Adler-Kassner, Linda and Elizabeth Wardle, editors. Naming What We Know. Utah State University Press, 2015.

Downs, Doug and Liane Robertson. “Threshold Concepts in First-Year Composition.”   Adler-Kassner and Wardle, editors. pp. 105-121.

Lindeman, Erika. “Freshman Composition: No Place for Literature.” College English 55.3 (1993): 311-316.

Roozen, Kevin. “Writing Is Linked to Identity.” Adler-Kassner and Wardle, editors. pp. 50-52.

Tinberg, Howard. “Metacognition Is Not Cognition.” Adler-Kassner and Wardle, editors. pp. 75-76.

Wardle, Elizabeth and Linda Adler-Kassner. “Metaconcept: Writing Is an Activity and a Subject of Study.” Adler-Kassner and Wardle, editors. pp. 15-16.

 

One Response to Here I Come, Brave New World! (A Manifesto, of Sorts)

  1. Roozen explains that writing “functions as a key form of socialization as we learn to become members of academic disciplines… processions, religious groups, community organizations, political parties, families, and so on” (51).

    Leslie, my neck hurts from nodding “YES” while reading your discussion here.

    The next time I teach research writing at the college level, I am going to begin with Bartholomae’s “Inventing the University” as a way of helping students understand that they are doing more than just writing a paper…and as Leslie notes, “Writing instructors must not be satisfied with merely teaching students how to write; we must first and foremost teach them how to think about writing.”

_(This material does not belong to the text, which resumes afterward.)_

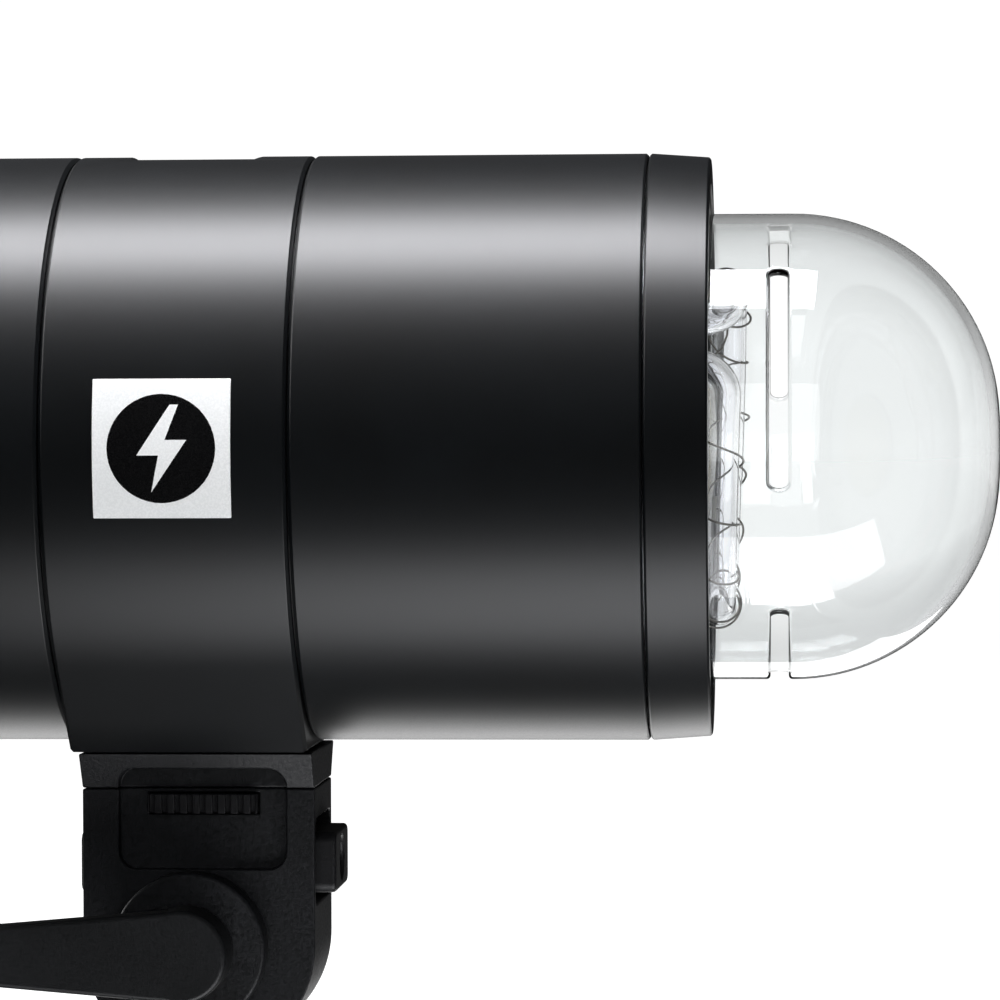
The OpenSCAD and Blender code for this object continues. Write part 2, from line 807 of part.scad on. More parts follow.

    Leslie, I am excited by your desire to give writing its own ground…we had previously discussed the separation of the writing department from the English department at UCF where Wardle once taught. I believe this approach helps legitimize composition as its own discipline and not the stepchild of literary studies, and helps funnel resources where they are needed when it comes to writing education. I am tired of working in departments with people who have no experience (and no theoretical or pedagogical background) in composition thinking they can teach writing just because they have an MFA or MA in poetry or literature for example. What the HELL does that have to do with composition instruction? I’m much more open to working with journalists as colleagues, however, lol.

    That being said, I am a thesis director for a popular MA Lit program and at the proposal stage have a routine set of questions I ask all students, one of them being, “What do you want this MA and thesis to do for you?” The response is typically, “I want to teach college,” to which I then reply, “Well, the reality of college teaching with an MA is teaching first year writing. Do you have any experience teaching writing?” And the answer is almost always, “No.”

    My next step is to explain that if I’m on the hiring committee for English faculty at a university (and I have been previously and will be again as of this fall) then when a candidate with an MA in Lit interviews, one of the questions I ask is “How does your education in literary analysis and criticism translate to the developmental writing or research writing classroom?” Students are typically silent at this point or they respond sheepishly with, “Hmmm, yes, I can see what you mean.” So A LOT of my thesis supervision and guidance is usually around helping those who want to seek higher ed employment to develop a thesis that addresses pedagogy in some way, often focused on applying the teaching of literature in some way in the writing classroom. I don’t pretend to hide this agenda and students are free to choose another direction. But I encourage them to consider why teaching Chicana literature, for example, is useful to the first year writing experience. Or why Poe has a place in first year writing. Or why feminist theory and literature can be useful in a WAC/WID paradigmatic first year writing program.

    So though I want to teach comp with comp instructors, the reality is that many of the instructors who will be teaching comp will have a lit background regardless of what department comp is in. My goal then is to help those instructors understand what we want our students to understand, that they are entering a discourse community known as the university and that their writing and pedagogy “functions as a key form of socialization as we learn to become members of academic disciplines… processions, religious groups, community organizations, political parties, families, and so on” (51).